According to a transcript of his prepared remarks, Governor Haslam reached this decision after thoughtful consideration: “This decision comes after months of consideration and analysis. It is a business decision based on what is best for Tennesseans with the information we have now that we’ve been pressed hard to receive from Washington. If this were a political decision, it would have been easy, and I would have made it a long time ago.”

Haslam explained, “I am not a fan of the law. The more I know, the more harmful I think it will be for small businesses and costly for state governments and the federal government. It does nothing to address the cost of health care in our country. It only expands a broken system. That is why I have opposed it from the beginning and had hoped it would be successful in court and at the ballot box this year. Now we’re faced with the fact that the law remains, and it requires every state to participate in an insurance exchange. Our decision is whether the state or federal government should run it, and the deadline for that decision is Friday.”
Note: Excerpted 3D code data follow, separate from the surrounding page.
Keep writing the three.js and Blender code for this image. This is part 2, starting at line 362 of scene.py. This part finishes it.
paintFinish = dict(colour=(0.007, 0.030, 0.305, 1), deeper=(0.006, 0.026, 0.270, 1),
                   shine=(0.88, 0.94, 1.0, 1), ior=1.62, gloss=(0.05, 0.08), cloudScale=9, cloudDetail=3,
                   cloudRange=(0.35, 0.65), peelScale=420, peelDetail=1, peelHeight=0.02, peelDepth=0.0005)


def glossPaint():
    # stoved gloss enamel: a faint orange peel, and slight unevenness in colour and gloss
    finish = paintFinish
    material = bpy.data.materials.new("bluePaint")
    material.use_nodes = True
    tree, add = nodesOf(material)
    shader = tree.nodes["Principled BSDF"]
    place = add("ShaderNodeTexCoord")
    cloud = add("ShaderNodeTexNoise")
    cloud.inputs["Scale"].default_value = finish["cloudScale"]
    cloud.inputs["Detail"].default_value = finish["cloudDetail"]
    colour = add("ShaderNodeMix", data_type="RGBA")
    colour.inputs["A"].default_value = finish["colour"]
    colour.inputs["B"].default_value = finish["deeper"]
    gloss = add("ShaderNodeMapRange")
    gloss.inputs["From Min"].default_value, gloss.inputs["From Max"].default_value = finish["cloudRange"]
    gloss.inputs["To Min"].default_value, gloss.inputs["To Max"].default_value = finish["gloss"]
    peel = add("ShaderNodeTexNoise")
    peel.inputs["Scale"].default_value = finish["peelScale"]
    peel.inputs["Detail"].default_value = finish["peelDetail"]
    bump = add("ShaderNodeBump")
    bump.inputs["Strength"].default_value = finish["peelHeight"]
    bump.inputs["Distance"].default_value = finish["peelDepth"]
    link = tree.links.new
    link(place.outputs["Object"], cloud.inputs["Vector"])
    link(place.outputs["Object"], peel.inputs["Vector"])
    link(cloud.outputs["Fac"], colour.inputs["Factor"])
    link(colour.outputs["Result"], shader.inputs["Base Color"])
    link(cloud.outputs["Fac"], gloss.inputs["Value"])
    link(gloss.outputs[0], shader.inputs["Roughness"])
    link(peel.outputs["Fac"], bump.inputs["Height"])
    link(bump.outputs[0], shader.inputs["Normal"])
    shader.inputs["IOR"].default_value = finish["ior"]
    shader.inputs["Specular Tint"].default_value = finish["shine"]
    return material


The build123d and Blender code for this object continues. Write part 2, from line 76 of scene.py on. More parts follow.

“Since the Presidential election, we’ve received 800-plus pages of draft rules from the federal government, some of which actually limit state decisions about running an exchange more than we expected.” “In weighing all of the information we currently have, I informed the federal government today that Tennessee will not run a state-based exchange.” Haslam, however, has left the door slightly cracked open for future reconsideration on this issue. “If conditions warrant in the future and it makes sense at a later date for Tennessee to run the exchange, we would consider that as an option at the appropriate time.